Demoing skis can be very subjective; conditions, tune and how you feel all come into play.

A bad tune can make the best pair of skis ski like crap. I was amazed that some of the Rossignol CS70s I sold last year had a bad out of the wrapper factory tune. The skis were very base high and didn't hook up like the pair I had demoed the previous spring. I have this knowledge because I had purchased a pair for my very own quiver. After a nice stone grind and tune the skis were ready for action. I called everyone we sold pairs to and inspected their skis, most needed tunes!  

Personally I don't trust most of what I read in the magazines. Make sure you buy skis that have a performance guarantee so if they suck (for you) you can try again. 

One last note and very important, if your current skis aren't tuned you'll be demoing the tune instead of the equipment.


----------



## Philpug (Aug 30, 2009)

The best factory tunes I have demoed were Kastle and Blossom skis (Vist & Hart).


----------



## deadheadskier (Aug 30, 2009)

Geoff said:


> This is why you need to demo several pairs of skis before buying.



no doubt........but, what's the point in rating gear when you can't even be at least somewhat consistent?  Best in one magazine, worst in another and one saying they're quick turners the other better for longer turns.  It's an embarrassment for those magazines, especially because they have the same owner.


----------



## riverc0il (Aug 31, 2009)

Ski rags have always lacked credibility. Generally, ski rags only review skis from companies that advertise with them. And they only post good or glowing reviews, never a negative comment. Ever. And they use catch all horoscope like descriptions to make every ski sound like it can do it all.

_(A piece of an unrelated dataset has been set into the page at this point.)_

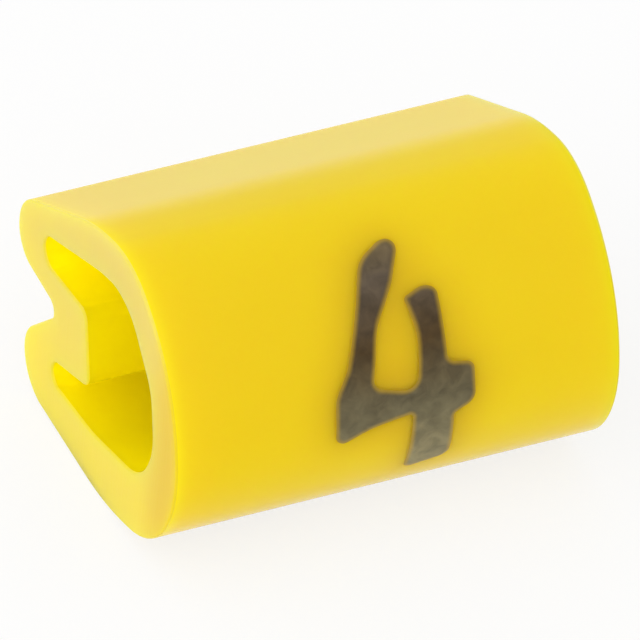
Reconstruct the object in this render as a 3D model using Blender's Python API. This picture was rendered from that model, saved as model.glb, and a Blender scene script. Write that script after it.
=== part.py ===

In your example, it is funny that the same company would have two different magazines saying two different things. But that just goes to show you how subjective feel of a ski is. Those comments could be completely true to two different skiers. Maybe the older groomer crowd thought one thing (SKI) and the younger natural snow crowd thought another (Skiing) which is very typically how I see different skis falling into those two very broad categories. I suspect the two magazines used different testers for their demoing which caused the discrepancy.

Bottom line is ski magazine gear guides will never be reliable or credible. It is nice to see the new line ups, check out specs, and stack up the major brands best offerings in each category against each other. But this can more easily be done online with broader and better results as well as real valid feedback from skiers would can say whatever they want without risking pissing off a client.


----------



## deadheadskier (Aug 31, 2009)

maybe there already is, but if I were a ski manufacturer; in this case Kastle, I would be putting quite a bit of pressure on the editors to get it straight.  Yes, I do understand that different testers will have different results, but over the course of a group of professionals, greater consistency in reporting should be expected.

While Skiing mags have had credibility issues for a long time, it seems like they continue to fall further and further.  It's bad for resorts, it's bad for suppliers, it's bad for the sport in general.  

I'm sure this is the trend with print magazines in general as the world transitions more and more information online.  Some of us aren't like trekchik though and prefer something old fashioned to bring into the crapper


----------



## Trekchick (Aug 31, 2009)

All the reviews of the reviews(Ski Gear Guides) I've seen says that the best print version is Freeskier.  I picked up a copy yesterday at the ski/bike shop and I have to agree.


----------



## SkiDork (Aug 31, 2009)

not all skis are available for demo unfortunately.


----------



## thetrailboss (Aug 31, 2009)

SkiDork said:


> not all skis are available for demo unfortunately.



Exactly.  I agree with the consensus on the crediblity of ski testing.  A few years ago when I was buying skis I talked with a local reputable shop about the tests and he shared some secrets.  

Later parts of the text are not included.